Contrary to what Robin Eames says, God does not love all humankind. God loves His elect “in Christ.” John confirms that Jesus “loved His own which were in the world” (John 13:1). God’s love is shown in the cross of Christ, where Jesus atoned for all the sins of His beloved sheep. For the goats Jesus did not die (John 10:26-27). For them Jesus does not even pray (John 17:9). God hates the goats. “The wicked and him that loveth violence his [God’s] soul hateth. Upon the wicked he shall rain snares, fire and brimstone and an horrible tempest: this shall be the portion of their cup’ (Ps. 11:6). It is true that God loves the world (John 3:16) but the term “world” in Scripture does not mean the entire human race (John 12:19; Rom. 1:18; I Cor. 11:32).

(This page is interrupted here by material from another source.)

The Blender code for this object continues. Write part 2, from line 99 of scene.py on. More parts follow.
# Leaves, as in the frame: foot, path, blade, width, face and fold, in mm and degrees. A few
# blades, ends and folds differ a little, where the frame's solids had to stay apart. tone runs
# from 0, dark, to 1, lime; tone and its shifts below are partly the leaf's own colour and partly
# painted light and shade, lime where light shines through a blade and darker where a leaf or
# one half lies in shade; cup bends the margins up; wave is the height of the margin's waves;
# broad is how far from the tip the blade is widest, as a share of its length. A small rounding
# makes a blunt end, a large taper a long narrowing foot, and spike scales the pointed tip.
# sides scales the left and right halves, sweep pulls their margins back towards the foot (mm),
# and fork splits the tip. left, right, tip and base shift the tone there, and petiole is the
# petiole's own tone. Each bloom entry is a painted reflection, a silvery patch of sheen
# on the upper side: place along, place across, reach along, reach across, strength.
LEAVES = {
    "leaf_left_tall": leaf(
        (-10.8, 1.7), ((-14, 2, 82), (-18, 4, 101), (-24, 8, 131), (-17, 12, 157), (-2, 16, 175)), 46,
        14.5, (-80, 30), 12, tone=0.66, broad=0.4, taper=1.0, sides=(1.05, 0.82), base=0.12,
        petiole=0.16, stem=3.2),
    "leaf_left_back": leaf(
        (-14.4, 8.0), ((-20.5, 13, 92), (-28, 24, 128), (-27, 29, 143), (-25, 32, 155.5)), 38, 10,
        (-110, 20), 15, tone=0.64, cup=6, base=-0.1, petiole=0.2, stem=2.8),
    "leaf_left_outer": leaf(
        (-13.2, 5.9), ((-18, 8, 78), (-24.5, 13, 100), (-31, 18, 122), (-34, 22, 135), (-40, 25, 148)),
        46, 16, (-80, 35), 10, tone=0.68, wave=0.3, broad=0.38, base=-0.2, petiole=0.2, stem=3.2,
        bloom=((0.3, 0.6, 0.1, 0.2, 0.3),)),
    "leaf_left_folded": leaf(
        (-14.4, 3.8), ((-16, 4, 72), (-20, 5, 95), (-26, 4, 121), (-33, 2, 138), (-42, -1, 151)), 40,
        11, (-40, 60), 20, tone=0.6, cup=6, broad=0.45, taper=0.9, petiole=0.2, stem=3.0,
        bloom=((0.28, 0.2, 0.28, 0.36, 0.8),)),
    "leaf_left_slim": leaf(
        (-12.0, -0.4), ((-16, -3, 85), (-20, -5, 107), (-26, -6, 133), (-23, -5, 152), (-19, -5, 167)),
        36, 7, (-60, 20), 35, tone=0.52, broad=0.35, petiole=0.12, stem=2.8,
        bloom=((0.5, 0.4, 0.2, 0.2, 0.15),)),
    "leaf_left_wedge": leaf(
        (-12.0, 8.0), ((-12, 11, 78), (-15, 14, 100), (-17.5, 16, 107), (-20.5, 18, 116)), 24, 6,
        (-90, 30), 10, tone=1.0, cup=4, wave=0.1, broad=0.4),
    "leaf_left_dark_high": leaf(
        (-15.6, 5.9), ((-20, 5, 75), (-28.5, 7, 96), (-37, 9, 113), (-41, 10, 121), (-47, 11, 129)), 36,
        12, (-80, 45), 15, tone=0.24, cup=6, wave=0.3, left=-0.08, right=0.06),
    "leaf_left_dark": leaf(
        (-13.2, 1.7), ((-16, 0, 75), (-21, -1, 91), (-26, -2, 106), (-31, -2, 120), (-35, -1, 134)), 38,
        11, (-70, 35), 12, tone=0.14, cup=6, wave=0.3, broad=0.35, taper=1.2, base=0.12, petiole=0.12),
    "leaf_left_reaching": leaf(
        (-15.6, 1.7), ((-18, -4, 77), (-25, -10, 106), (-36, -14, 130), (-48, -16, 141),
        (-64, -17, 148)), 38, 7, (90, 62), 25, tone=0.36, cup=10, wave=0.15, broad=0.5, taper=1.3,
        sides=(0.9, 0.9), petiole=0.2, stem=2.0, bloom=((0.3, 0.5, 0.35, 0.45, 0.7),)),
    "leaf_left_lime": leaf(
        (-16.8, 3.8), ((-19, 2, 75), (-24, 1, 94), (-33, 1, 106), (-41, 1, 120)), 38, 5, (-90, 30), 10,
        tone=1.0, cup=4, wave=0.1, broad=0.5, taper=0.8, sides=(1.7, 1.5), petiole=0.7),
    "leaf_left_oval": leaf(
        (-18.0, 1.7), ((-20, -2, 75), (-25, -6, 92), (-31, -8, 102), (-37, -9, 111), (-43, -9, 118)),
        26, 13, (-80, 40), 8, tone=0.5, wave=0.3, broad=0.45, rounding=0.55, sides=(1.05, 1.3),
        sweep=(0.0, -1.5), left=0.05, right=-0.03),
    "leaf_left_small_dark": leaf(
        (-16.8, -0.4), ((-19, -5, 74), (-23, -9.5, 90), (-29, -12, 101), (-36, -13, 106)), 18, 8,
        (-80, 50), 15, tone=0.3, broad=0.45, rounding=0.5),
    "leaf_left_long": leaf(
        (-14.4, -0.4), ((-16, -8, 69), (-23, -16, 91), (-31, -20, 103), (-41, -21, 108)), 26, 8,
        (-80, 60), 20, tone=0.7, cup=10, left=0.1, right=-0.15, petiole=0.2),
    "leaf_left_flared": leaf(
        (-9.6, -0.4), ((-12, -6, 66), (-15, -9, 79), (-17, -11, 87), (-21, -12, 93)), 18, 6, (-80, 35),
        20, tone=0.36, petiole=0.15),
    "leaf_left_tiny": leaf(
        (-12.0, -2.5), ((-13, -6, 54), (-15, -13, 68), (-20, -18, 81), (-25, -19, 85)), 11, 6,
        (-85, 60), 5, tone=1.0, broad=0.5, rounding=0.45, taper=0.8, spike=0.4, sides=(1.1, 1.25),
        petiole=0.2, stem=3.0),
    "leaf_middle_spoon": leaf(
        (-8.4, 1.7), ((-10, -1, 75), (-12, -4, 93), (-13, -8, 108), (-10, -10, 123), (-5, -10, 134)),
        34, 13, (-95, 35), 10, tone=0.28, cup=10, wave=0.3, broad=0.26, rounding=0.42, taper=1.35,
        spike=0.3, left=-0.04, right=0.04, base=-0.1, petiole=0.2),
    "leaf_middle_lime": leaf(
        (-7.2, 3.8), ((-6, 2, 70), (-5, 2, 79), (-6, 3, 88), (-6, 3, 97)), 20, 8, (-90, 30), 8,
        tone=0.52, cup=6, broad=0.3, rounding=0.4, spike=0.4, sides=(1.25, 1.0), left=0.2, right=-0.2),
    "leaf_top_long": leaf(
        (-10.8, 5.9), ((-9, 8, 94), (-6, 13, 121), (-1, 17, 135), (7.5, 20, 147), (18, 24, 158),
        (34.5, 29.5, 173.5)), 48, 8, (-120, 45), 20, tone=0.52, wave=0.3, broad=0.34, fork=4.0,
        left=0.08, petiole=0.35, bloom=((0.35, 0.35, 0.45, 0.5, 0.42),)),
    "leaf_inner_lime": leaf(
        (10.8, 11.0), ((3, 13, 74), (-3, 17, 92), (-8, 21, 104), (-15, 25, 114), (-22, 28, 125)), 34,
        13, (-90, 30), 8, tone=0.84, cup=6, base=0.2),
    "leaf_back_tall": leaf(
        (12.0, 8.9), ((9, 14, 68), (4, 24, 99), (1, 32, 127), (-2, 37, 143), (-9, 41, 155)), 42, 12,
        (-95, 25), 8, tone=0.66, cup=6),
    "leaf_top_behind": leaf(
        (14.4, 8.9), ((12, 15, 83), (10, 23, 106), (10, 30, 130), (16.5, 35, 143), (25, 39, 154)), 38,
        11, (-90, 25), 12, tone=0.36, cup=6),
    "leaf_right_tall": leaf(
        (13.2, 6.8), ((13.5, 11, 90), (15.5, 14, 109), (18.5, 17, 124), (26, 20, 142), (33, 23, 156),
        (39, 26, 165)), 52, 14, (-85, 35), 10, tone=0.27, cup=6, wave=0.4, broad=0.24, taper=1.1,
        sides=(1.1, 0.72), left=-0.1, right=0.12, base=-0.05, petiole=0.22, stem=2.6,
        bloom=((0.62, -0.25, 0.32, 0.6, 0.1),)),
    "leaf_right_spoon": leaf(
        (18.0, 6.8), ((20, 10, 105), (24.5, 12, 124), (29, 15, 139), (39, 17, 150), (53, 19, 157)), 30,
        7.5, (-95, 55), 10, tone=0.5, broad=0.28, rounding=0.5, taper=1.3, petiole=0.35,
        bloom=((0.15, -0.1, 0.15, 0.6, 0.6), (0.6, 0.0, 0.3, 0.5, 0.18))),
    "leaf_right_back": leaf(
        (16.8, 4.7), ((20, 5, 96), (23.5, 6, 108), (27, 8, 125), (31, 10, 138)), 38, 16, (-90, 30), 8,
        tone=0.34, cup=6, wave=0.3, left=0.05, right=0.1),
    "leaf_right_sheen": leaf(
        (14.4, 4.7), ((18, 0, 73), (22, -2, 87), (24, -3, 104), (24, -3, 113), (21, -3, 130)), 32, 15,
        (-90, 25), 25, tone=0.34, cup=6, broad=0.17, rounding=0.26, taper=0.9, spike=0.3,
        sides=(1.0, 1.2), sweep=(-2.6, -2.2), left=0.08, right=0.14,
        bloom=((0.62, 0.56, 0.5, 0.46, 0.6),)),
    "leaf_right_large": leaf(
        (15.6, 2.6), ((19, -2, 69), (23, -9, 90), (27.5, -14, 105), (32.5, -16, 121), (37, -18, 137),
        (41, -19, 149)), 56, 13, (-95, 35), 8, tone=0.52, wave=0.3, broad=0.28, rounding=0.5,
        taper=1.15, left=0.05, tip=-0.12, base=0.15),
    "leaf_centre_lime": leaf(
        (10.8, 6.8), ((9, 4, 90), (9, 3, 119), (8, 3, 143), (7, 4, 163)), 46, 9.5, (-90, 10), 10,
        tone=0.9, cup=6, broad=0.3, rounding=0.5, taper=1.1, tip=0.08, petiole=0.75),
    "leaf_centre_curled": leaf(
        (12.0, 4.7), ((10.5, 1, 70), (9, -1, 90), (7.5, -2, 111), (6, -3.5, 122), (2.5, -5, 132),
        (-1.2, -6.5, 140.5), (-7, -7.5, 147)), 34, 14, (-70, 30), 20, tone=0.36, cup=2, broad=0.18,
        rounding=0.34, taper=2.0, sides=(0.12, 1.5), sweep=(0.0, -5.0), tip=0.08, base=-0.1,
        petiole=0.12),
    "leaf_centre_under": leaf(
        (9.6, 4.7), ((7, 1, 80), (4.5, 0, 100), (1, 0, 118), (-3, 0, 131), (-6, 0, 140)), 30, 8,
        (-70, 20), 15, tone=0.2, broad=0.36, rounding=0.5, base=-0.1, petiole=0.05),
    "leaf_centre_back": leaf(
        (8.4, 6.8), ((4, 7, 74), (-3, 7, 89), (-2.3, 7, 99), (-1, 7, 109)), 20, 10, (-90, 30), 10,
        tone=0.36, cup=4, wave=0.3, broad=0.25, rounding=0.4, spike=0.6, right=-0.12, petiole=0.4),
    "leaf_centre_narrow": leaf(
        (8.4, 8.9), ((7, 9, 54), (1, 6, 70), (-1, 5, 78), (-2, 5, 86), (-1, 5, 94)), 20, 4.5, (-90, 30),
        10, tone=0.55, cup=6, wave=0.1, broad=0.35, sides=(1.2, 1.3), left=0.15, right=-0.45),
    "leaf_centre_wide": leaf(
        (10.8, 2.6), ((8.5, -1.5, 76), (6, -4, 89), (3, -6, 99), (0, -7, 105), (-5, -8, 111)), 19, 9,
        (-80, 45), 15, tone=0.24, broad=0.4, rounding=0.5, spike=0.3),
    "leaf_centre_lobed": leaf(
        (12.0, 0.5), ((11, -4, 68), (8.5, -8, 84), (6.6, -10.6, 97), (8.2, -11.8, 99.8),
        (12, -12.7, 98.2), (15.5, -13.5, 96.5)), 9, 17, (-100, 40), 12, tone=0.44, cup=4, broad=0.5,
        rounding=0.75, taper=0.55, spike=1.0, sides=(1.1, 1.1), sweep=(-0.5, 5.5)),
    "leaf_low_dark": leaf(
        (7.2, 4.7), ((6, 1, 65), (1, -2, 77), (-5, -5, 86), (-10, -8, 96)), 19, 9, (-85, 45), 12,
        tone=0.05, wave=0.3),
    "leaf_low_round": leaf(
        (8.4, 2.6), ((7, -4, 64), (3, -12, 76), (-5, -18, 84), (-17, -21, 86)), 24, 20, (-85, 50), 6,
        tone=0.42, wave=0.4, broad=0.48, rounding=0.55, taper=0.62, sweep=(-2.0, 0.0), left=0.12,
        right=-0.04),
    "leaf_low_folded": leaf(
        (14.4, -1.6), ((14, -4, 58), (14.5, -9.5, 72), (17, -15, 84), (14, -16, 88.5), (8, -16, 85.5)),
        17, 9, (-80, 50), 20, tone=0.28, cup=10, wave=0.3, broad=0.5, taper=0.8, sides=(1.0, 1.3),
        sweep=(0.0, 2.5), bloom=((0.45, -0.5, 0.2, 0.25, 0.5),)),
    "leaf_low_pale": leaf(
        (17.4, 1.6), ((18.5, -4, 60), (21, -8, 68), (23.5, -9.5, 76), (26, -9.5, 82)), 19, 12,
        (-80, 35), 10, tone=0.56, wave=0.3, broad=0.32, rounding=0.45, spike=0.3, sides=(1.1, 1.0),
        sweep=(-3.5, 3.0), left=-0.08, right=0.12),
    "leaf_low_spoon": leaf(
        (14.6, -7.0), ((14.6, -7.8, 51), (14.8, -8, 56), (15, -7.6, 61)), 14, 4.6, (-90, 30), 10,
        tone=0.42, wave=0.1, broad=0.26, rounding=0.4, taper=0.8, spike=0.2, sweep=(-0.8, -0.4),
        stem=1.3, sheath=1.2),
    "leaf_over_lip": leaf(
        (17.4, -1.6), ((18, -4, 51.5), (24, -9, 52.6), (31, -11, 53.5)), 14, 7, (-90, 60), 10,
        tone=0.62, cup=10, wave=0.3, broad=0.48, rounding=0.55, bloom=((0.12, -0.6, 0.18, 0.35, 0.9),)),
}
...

The reason why people are “at sea” after this, is because it does not fit in their unbiblical world view of an all-loving, all forgiving, indulgent god. When God does this, they say, “How can a God of love do this?” If they believed and understood the Bible, they would know the true God and Jesus Christ whom He hath sent (John 17:3). They would know the god of the modern world and the god of the modern church, in many places too, is a miserable caricature. God is not accountable to us. “Who art thou that repliest against God?” (Rom. 9:20). God is not subject to our puny ideas of righteousness. Everything God does is righteous. He cannot be unrighteous. “Is there unrighteousness with God? God forbid!” (Rom. 9:14). What is worse: to believe in God who sends such devastation on the world in accordance with His eternal purposes, the one true God, whom we stand in awe of, whose wisdom and power are beyond our understanding; or a “god” who cannot control His own creation, or who no longer involves Himself in it, allowing “nature to take its course”? How can we have confidence in any God except the Most High, who “doeth according to His will in the army of heaven, and among the inhabitants of the earth, and none can stay his hand or say unto him, what doest thou?” (Dan. 4:35).